» OBJECTIVE
Return only the lines from the top of the material through the line marked by "return made.outputs[0]", unaltered.

.....

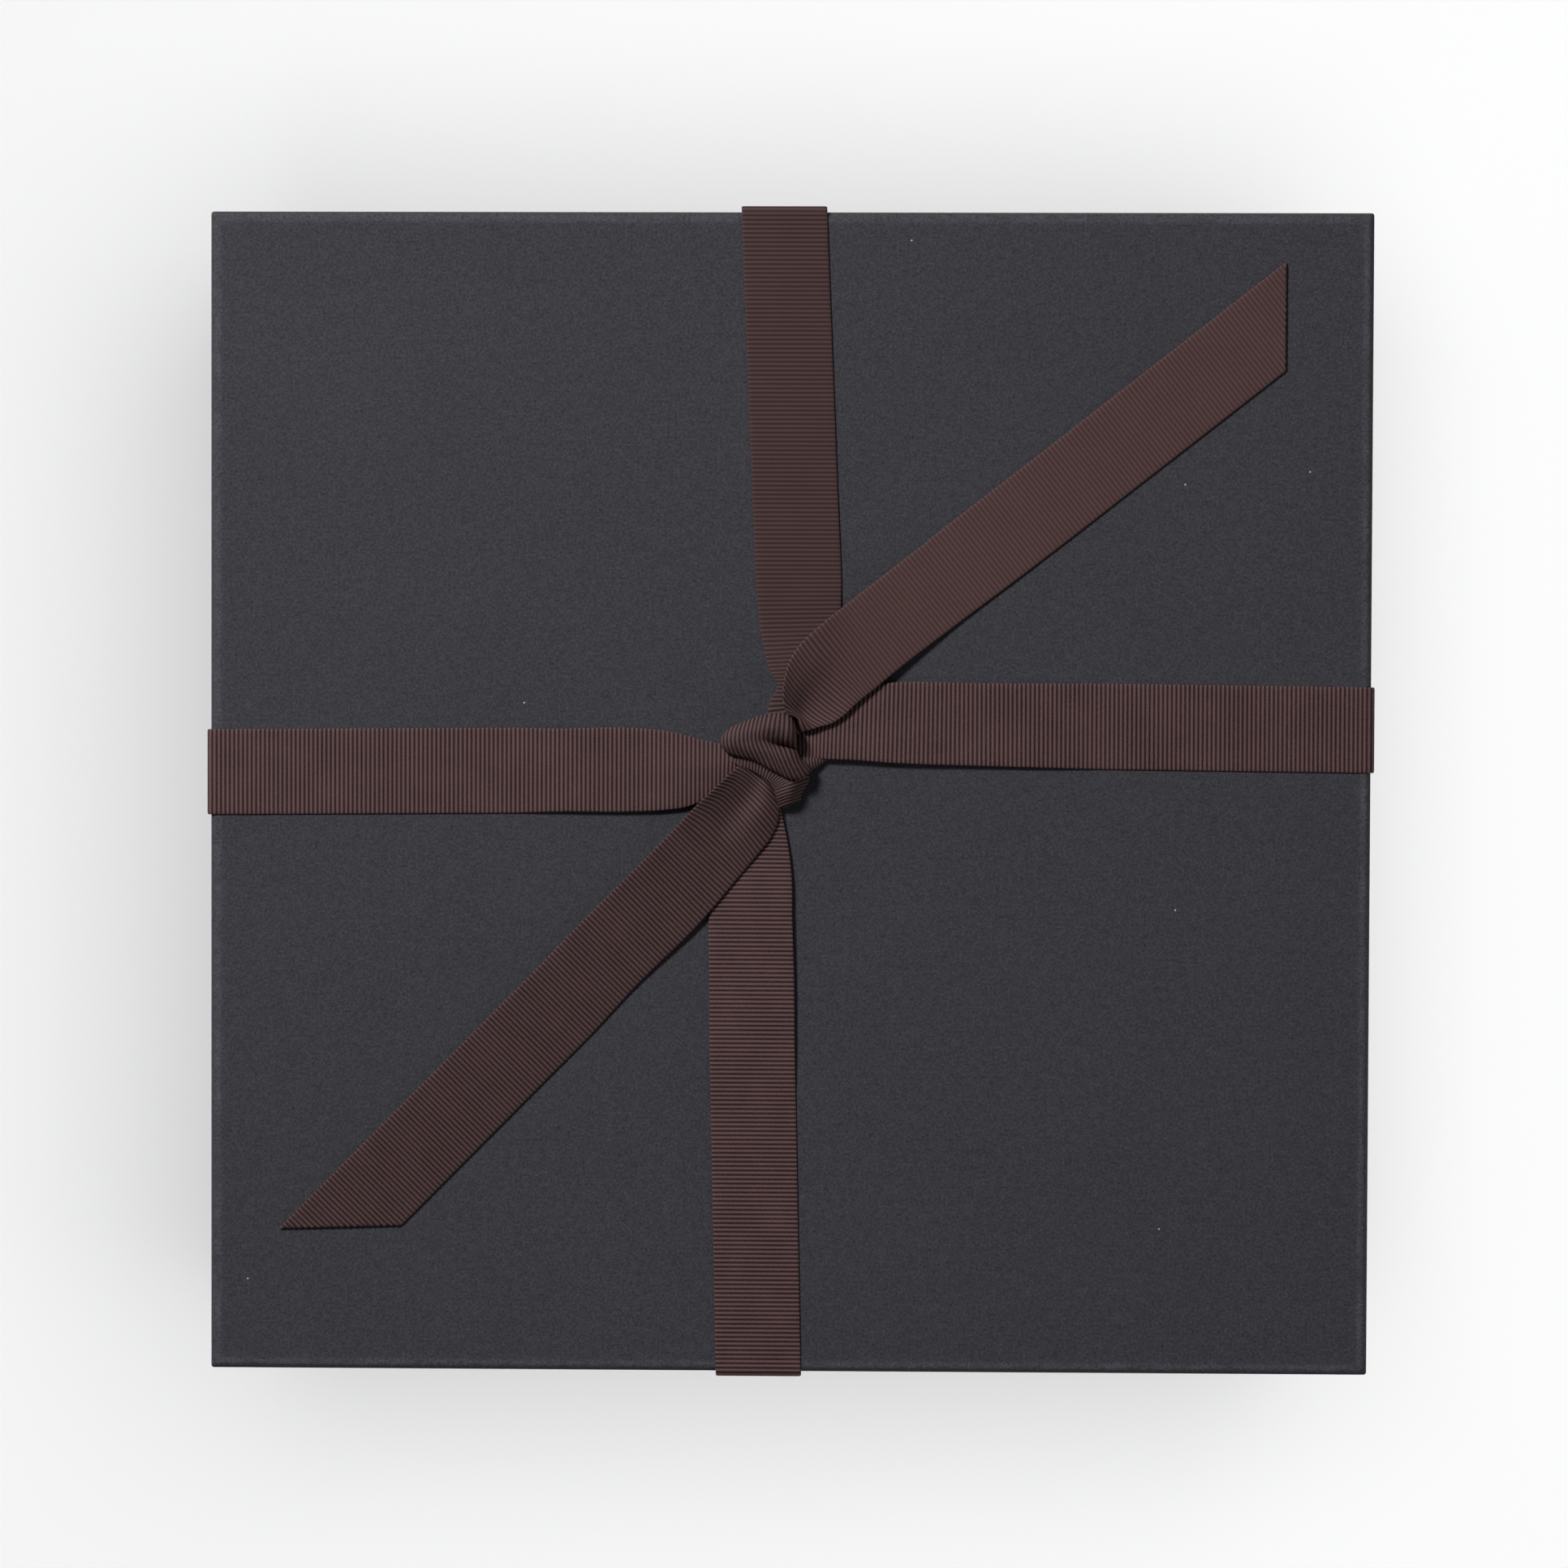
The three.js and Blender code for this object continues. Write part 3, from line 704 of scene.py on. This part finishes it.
# ------------------------------------------------------------------ material building blocks
def put(tree, kind, inputs=None, **settings):
    """A shader node with its settings, its values and its links in one call."""
    made = tree.nodes.new(kind)
    for key, value in settings.items():
        setattr(made, key, value)
    for name, value in (inputs or {}).items():
        if isinstance(value, bpy.types.NodeSocket):
            tree.links.new(value, made.inputs[name])
        else:
            made.inputs[name].default_value = value
    return made


def sums(tree, operation, first, second=0.0, third=0.0):
    """The result of one step of arithmetic."""
    made = tree.nodes.new("ShaderNodeMath")
    made.operation = operation
    for socket, value in zip(made.inputs, (first, second, third)):
        if isinstance(value, bpy.types.NodeSocket):
            tree.links.new(value, socket)
        else:
            socket.default_value = value
    return made.outputs[0]


def remap(tree, value, low, high, to_low=0.0, to_high=1.0):
    """A value taken from one range to another, and held to it."""
    made = put(
        tree,
        "ShaderNodeMapRange",
        {"Value": value, "From Min": low, "From Max": high, "To Min": to_low, "To Max": to_high},
    )
    return made.outputs["Result"]


def noise_at(tree, place, scale, detail, roughness):
    """Soft noise round 0.5; scale is how many of its broadest patches fit in a metre."""
    made = put(
        tree,
        "ShaderNodeTexNoise",
        {"Vector": place, "Scale": scale, "Detail": detail, "Roughness": roughness},
    )
    return made.outputs["Fac"]


def mixed(tree, share, first, second):
    """The first colour going over to the second as the share rises."""
    made = tree.nodes.new("ShaderNodeMix")
    made.data_type = "RGBA"
    for name, value in (("Factor", share), ("A", first), ("B", second)):
        socket = next(s for s in made.inputs if s.name == name and s.enabled)
        if isinstance(value, bpy.types.NodeSocket):
            tree.links.new(value, socket)
        else:
            socket.default_value = value
    return next(s for s in made.outputs if s.enabled)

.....

» SOLUTION FOR THIS PROBLEM
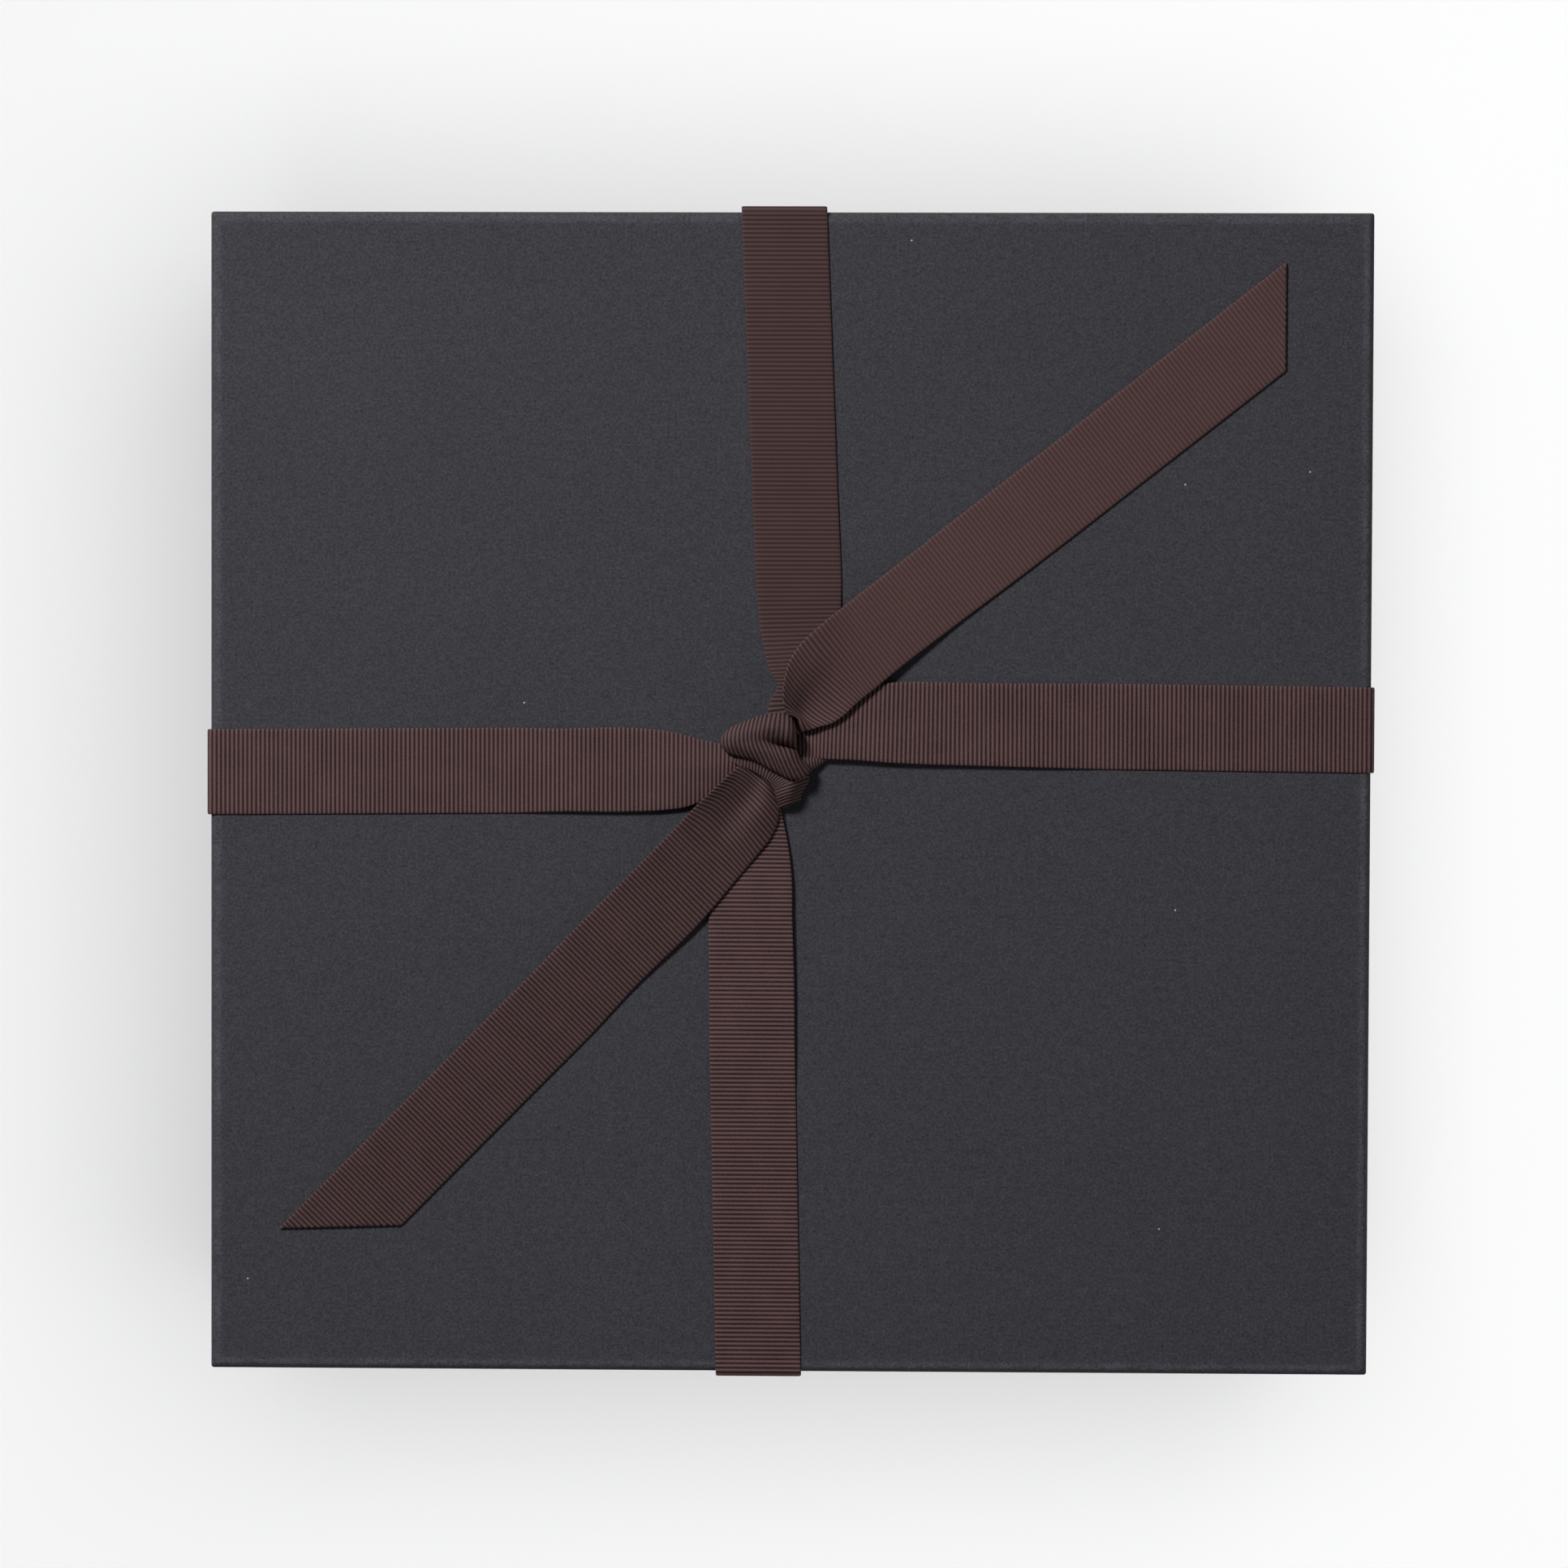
The three.js and Blender code for this object continues. Write part 3, from line 704 of scene.py on. This part finishes it.
# ------------------------------------------------------------------ material building blocks
def put(tree, kind, inputs=None, **settings):
    """A shader node with its settings, its values and its links in one call."""
    made = tree.nodes.new(kind)
    for key, value in settings.items():
        setattr(made, key, value)
    for name, value in (inputs or {}).items():
        if isinstance(value, bpy.types.NodeSocket):
            tree.links.new(value, made.inputs[name])
        else:
            made.inputs[name].default_value = value
    return made


def sums(tree, operation, first, second=0.0, third=0.0):
    """The result of one step of arithmetic."""
    made = tree.nodes.new("ShaderNodeMath")
    made.operation = operation
    for socket, value in zip(made.inputs, (first, second, third)):
        if isinstance(value, bpy.types.NodeSocket):
            tree.links.new(value, socket)
        else:
            socket.default_value = value
    return made.outputs[0]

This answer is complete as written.